The refugee camps may become completely unlivable in May when the rainy season begins. When the monsoon rains arrive, there is a strong likelihood of landslides, causing shelters, latrines, and people to come crashing down on top of one another.

An analysis by Indian journalist Manash Ghosh claims that the entire Rohingya crisis is the result of well-planned strategy by four nations: Myanmar, China, Saudi Arabia and Pakistan. Each of these countries has a different reason to be part of this planned strategy:

  • Myanmar, of course, just wants to get rid of all the Rohingyas.
  • China is investing heavily in Burma’s Sittwe port in Rakhine state to build oil and gas pipelines, and develop Rakhine’s huge and rich untapped natural resources: natural gas, oil, timber, tin, and precious gems and stones.
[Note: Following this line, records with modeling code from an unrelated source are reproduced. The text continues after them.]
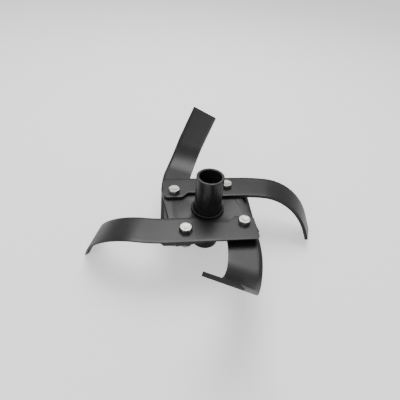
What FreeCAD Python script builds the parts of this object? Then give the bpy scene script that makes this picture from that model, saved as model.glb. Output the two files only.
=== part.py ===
import FreeCAD, Part
import math
import os

# Four-blade rotor of a walk-behind tiller: a round hub tube welded through a square plate,
# and four strip blades bolted to the plate in a pinwheel, two on top and two beneath.
# Millimetres. Origin on the tube's axis at the middle of the plate's thickness, +Z up the tube.

# --- driving dimensions ------------------------------------------------------------------
# hub
tube_bore_radius = 12.7
tube_wall = 3.3
tube_length = 102.0
tube_edge_chamfer = 0.6
plate_side = 97.5
plate_thickness = 5.0
plate_corner_radius = 2.0
tube_to_plate_clearance = 0.1
weld_leg = 4.2
cross_pin_radius = 4.25
cross_pin_from_tube_end = 19.0

# M8 fasteners, one through each corner of the plate
bolt_spacing = 68.5
bolt_radius = 4.0
bolt_length = 25.0
bolt_end_chamfer = 0.8
head_across_flats = 13.0
head_height = 5.3
head_land_inset = 0.3
head_dish_radius = 4.2
head_dish_depth = 0.6
nut_height = 6.5
washer_outer_radius = 7.4
washer_bore_clearance = 0.1
washer_thickness = 2.0
washer_gap = 1.6
bolt_hole_clearance = 0.25

# blades, cut from flat bar
blade_width = 37.0
blade_thickness = 4.0
blade_offset = 37.5
root_reach = 51.5
root_corner_cut = 4.0
notch_depth = 8.0
notch_floor = 30.0
notch_centre = -6.0
bevel_width = 4.2
bevel_depth = 2.2
bend_sections = 13

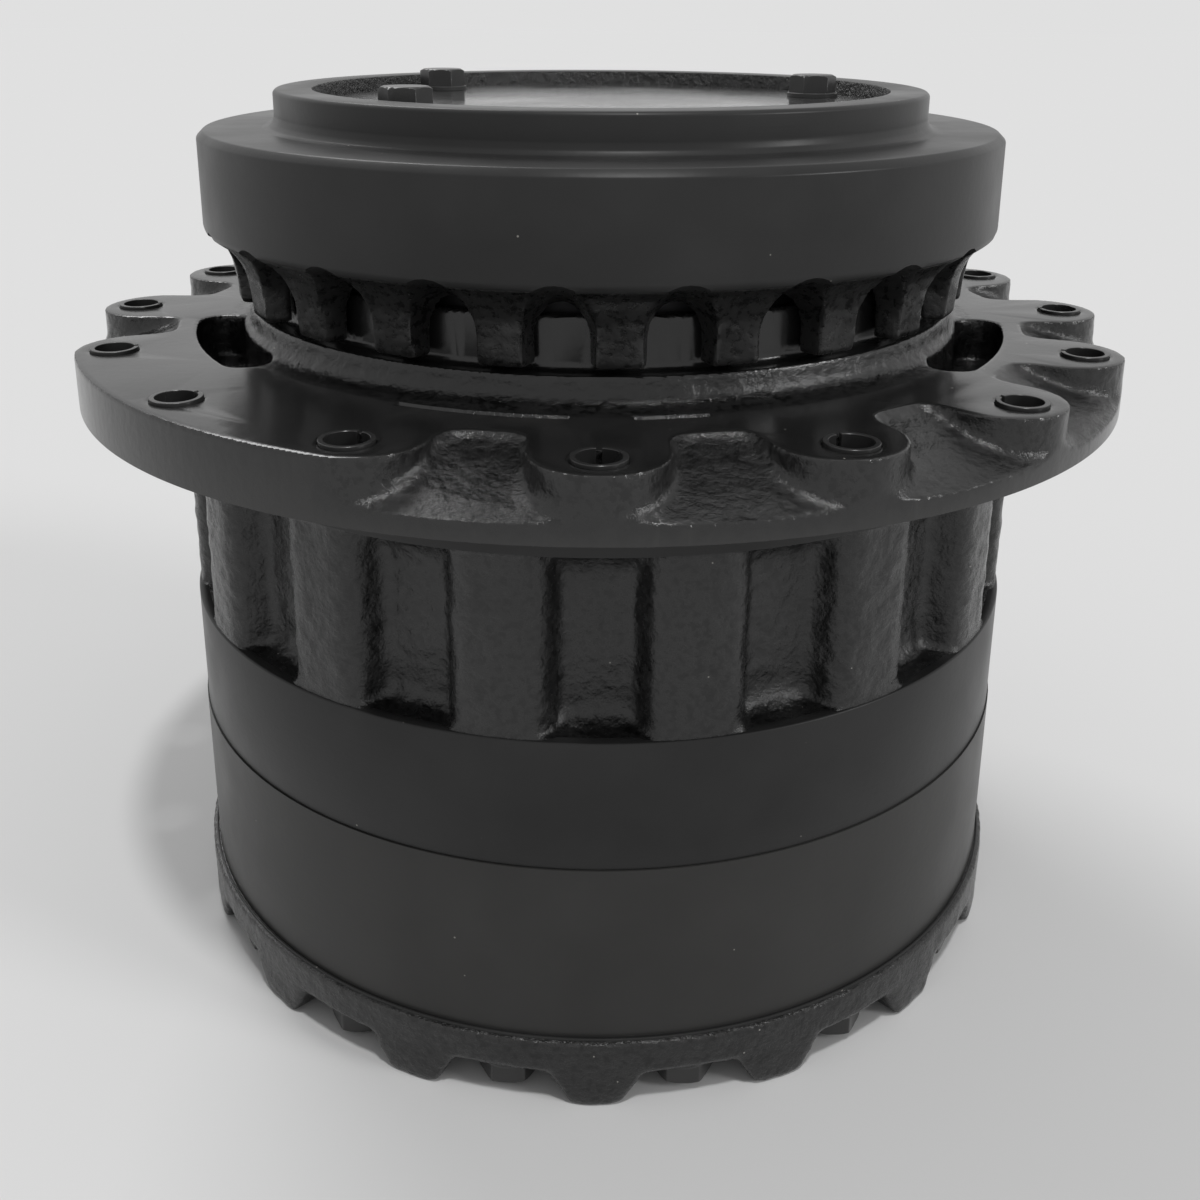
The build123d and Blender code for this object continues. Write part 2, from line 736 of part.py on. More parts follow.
def first_carrier():
    plate = ring(sun_neck_radius, first_plate_radius, z_first_plate,
                 z_first_plate + first_plate)
    holes = [rod(first_pin_radius, z_first_plate, z_first_plate + first_plate,
                 polar(first_planet_circle_radius, angle)) for angle in first_planet_angles]
    return plate - holes


def first_planet_pins():
    return [rod(first_pin_radius, z_joint + end_gap, z_first_plate + first_plate,
                polar(first_planet_circle_radius, angle)) for angle in first_planet_angles]


def first_planet(angle):
    sun_tooth = sun_phase(first_sun_teeth, first_planet_teeth, first_planet_angles[0])
    phase = planet_phase(first_sun_teeth, first_planet_teeth, angle, sun_tooth)
    place = polar(first_planet_circle_radius, angle)
    high = z_first_planets + first_planet_width
    gear = spur_gear(first_planet_teeth, phase, z_first_planets, high, place)
    return gear - rod(first_pin_radius + running_fit, z_first_planets, high, place)


def input_shaft():
    # Shaft from the motor with the first sun cut on its lower end.
    phase = sun_phase(first_sun_teeth, first_planet_teeth, first_planet_angles[0])
    low = z_joint + thrust_disc_thickness + running_fit
    shaft = spur_gear(first_sun_teeth, phase, low, z_first_planets + first_planet_width)
    high = low + input_shaft_length
    shaft += rod(input_shaft_radius, low, high)
    return shaft - hexagon_rod(input_shaft_radius, high - input_socket_depth, high, (0, 0))


def input_seal():
    return ring(input_shaft_radius + running_fit, input_seal_radius, z_floor_under,
                z_motor_floor)


os.makedirs("parts", exist_ok=True)
save("hub_spindle", hub_spindle())
save("motor_plate", motor_plate())
save("motor_plate_bolts", motor_plate_bolts())
save("drum", drum())
save("flange_sleeves", flange_sleeves())
save("ring_gear", ring_gear())
save("end_cover", end_cover())
save("cover_bolts", cover_bolts())
save("cover_plugs", cover_plugs())
save("thrust_disc", thrust_disc())
save("main_bearing_outer_rings", bearing_outer_rings())
save("main_bearing_inner_rings", bearing_inner_rings())
save("main_bearing_roller_sets", bearing_roller_sets())
save("turning_seal_ring", turning_seal_ring())
save("fixed_seal_ring", fixed_seal_ring())
save("output_carrier", output_carrier())
save("carrier_screws", carrier_screws())
save("output_planet_pins", output_planet_pins())
save("output_sun", output_sun())
save("first_carrier", first_carrier())
save("first_planet_pins", first_planet_pins())
for number, angle in enumerate(output_planet_angles, 1):
    save(f"output_planet_{number}", output_planet(angle))
for number, angle in enumerate(first_planet_angles, 1):
    save(f"first_planet_{number}", first_planet(angle))
save("input_shaft", input_shaft())
save("input_shaft_seal", input_seal())
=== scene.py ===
import bpy
import math
from mathutils import Matrix, Vector


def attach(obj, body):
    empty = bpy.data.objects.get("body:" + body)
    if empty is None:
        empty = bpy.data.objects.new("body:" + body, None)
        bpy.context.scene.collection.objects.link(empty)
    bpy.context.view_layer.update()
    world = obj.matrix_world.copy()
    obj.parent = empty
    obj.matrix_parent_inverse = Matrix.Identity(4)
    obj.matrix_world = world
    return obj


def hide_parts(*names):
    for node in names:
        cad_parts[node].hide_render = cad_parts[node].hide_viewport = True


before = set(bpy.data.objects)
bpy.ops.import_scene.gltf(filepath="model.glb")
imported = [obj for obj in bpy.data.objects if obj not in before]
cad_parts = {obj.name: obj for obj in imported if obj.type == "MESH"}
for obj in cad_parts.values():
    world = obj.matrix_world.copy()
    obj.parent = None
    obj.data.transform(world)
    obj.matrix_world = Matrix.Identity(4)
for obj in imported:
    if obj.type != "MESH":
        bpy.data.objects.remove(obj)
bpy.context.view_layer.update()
mm = 0.001
crispFrom = math.radians(25)  # edges sharper than this keep a crisp line
print("frame loaded")


def linear(hexColour):
    # sRGB hex to the linear values that the nodes want
    parts = [int(hexColour[i:i + 2], 16) / 255 for i in (1, 3, 5)]
    return [c / 12.92 if c <= 0.04045 else ((c + 0.055) / 1.055) ** 2.4 for c in parts] + [1]


def addNode(tree, kind, inputs=None, **settings):
    node = tree.nodes.new(kind)
    for name, value in settings.items():
        setattr(node, name, value)
    for key, value in (inputs or {}).items():
        if isinstance(value, bpy.types.NodeSocket):
            tree.links.new(value, node.inputs[key])
        else:
            node.inputs[key].default_value = value
    return node


def newMaterial(name):
    material = bpy.data.materials.new(name)
    material.use_nodes = True
    tree = material.node_tree
    tree.nodes.clear()
    output = addNode(tree, "ShaderNodeOutputMaterial")
    coords = addNode(tree, "ShaderNodeTexCoord").outputs["Object"]
    return material, tree, output, coords


def pickNothing():
    if bpy.context.object and bpy.context.object.mode != "OBJECT":
        bpy.ops.object.mode_set(mode="OBJECT")
    bpy.ops.object.select_all(action="DESELECT")


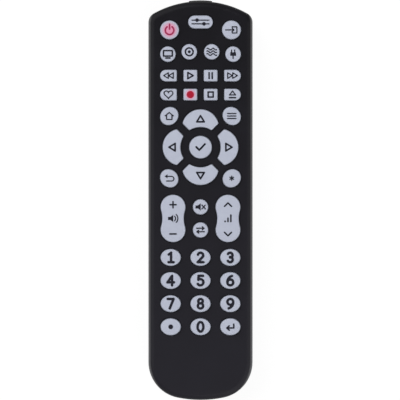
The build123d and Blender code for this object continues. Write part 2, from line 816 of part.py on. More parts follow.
# Keypad mat: a sheet on the board, with a collar round each key and a hole under each stem
with BuildPart() as keypad_mat:
    with BuildSketch(Plane.XY.offset(board_top)):
        add(case_outline(wall + mat_side_gap))
        with Locations((0, (board_tail_y + board_head_y) / 2)):
            Rectangle(case_width, board_head_y - board_tail_y, mode=Mode.INTERSECT)
    extrude(amount=mat_thickness)
    with BuildSketch(Plane.XY.offset(mat_top)):
        add([key.place * key.outline(collar_inner + collar_width) for key in keys])
        add([key.place * key.outline(collar_inner) for key in keys], mode=Mode.SUBTRACT)
    extrude(amount=collar_height)
    with BuildSketch(Plane.XY.offset(board_top)):
        with Locations(*screw_places):
            Circle(boss_radius + boss_clearance)
        with Locations(*[key.place * Location(stem) for key in keys if key.rocks for stem in key.stems]):
            Circle(stem_radius + rocker_stem_hole_gap)
        with Locations(*[key.place * Location(stem) for key in keys if not key.rocks for stem in key.stems]):
            Circle(stem_radius + stem_hole_gap)
        with Locations(lamp_place):
            Rectangle(lamp_size + 2 * lamp_gap, lamp_size + 2 * lamp_gap)
    extrude(amount=mat_thickness + collar_height + overrun, mode=Mode.SUBTRACT)
keep(keypad_mat.part, "keypad_mat")

# Keys: keys of one shape are worked out once, and each stands in its own place
for key in keys:
    with BuildPart() as made:
        add(key.place * key_body(key.outline, key.stems, key.rocks))
    keep(made.part, key.name)

# Circuit board, with the holes for its screws
with BuildPart() as circuit_board:
    with BuildSketch(Plane.XY.offset(board_bottom)):
        add(case_outline(wall + board_side_gap))
        with Locations((0, (board_tail_y + board_head_y) / 2)):
            Rectangle(case_width, board_head_y - board_tail_y, mode=Mode.INTERSECT)
        with Locations(*screw_places):
            Circle(screw_radius + screw_fit, mode=Mode.SUBTRACT)
    extrude(amount=board_thickness)
keep(circuit_board.part, "circuit_board")

# Board screws: driven from behind, through the board into the front case
with BuildPart() as board_screws:
    with BuildSketch(Plane.XY.offset(board_bottom)):
        with Locations(*screw_places):
            Circle(screw_radius)
    extrude(amount=screw_length)
    with BuildSketch(Plane.XY.offset(board_bottom)):
        with Locations(*screw_places):
            Circle(screw_head_radius)
    extrude(amount=-screw_head_height)
    with BuildSketch(Plane.XY.offset(board_bottom - screw_head_height)):
        with Locations(*screw_places):
            Rectangle(screw_head_radius, screw_recess_width)
            Rectangle(screw_recess_width, screw_head_radius)
    extrude(amount=screw_recess_depth, mode=Mode.SUBTRACT)
keep(board_screws.part, "board_screws")

# Infrared lamps: two domed lamps behind the window, with their leads bent up to the board
with BuildPart() as infrared_lamps:
    for side in (-1, 1):
        lamp_x = side * led_spacing / 2
        with BuildSketch(Plane((lamp_x, led_rear_y, led_height), z_dir=(0, 1, 0))):
            Circle(led_radius)
        extrude(amount=led_length - led_radius)
        with Locations((lamp_x, led_tip_y - led_radius, led_height)):
            Sphere(led_radius)
        with BuildSketch(Plane((lamp_x, led_rear_y, led_height), z_dir=(0, 1, 0))):
            Circle(led_flange_radius)
        extrude(amount=led_flange_thickness)
        for lead in (-1, 1):
            lead_x = lamp_x + lead * led_lead_spacing / 2
            with Locations((lead_x, led_rear_y - led_lead_run / 2, led_height)):
                Box(led_lead_width, led_lead_run, led_lead_width)
            with Locations((lead_x, led_rear_y - led_lead_run, (led_height + board_bottom) / 2)):
                Box(led_lead_width, led_lead_width, board_bottom - led_height)
keep(infrared_lamps.part, "infrared_lamps")

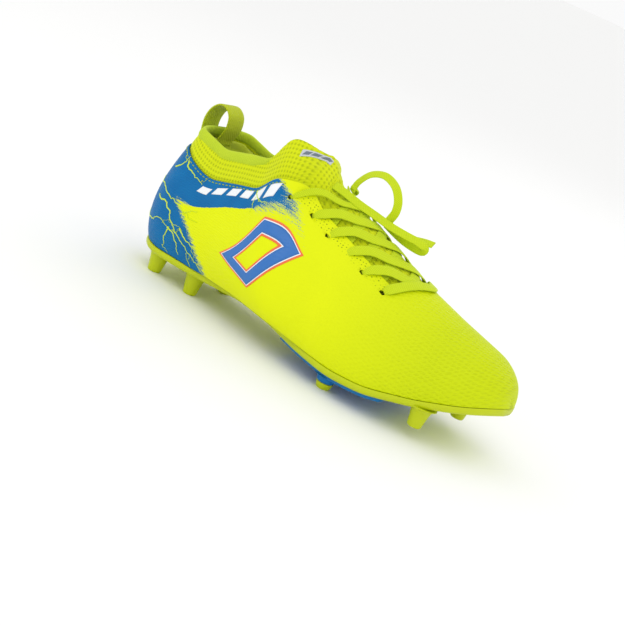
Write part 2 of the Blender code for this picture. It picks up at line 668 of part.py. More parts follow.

In addition, the Chinese hate the Rohingyas as much as Burma’s Buddhists do, and would like to see them exterminated.
  • The Saudis, according to Ghosh, have a religious objective, “to bring the peripheral Muslim groups, like the Rohingyas, under its Wahhabi sway.”
  • Pakistan is having an election this year, and the government wants to create a population of radicalized Rohingyas in order to create an anti-Awami League backlash to win the election.

I always have to chuckle at these bizarre conspiracy theories, because they are always wrong and because they always overlook the obvious fact that politicians are far too stupid to pull off anything so complex. Still, it is an interesting analysis because it describes some motives that are not otherwise obvious.

Burma’s ethnic cleansing and genocide of Rohingyas did not come about from any “well-planned strategy” by a bunch of politicians. It came from the people of Burma, and the fact that Burma is entering a generational Crisis era.

It is the masses of Buddhist Burman people who are bringing about the genocide and ethnic cleansing of the Rohingyas, as I described in detail last year in “9-Sep-17 World View — Burma’s (Myanmar’s) ethnic cleansing of Rohingyas witnessed by BBC reporter”, as acts of revenge for what happened in World War II. At that time, the Buddhists were on the side of the Imperial Japanese, fighting the British colonists and the Rohingyas. There were massive atrocities committed on all sides, and those atrocities by the Buddhist Burmans, by the Muslim Rohingyas, and by the Christian British, are now being paid back. As that article describes, the murderous Buddhist hatred for the Rohingyas is deep and entrenched, and cannot be caused or prevented by any politicians.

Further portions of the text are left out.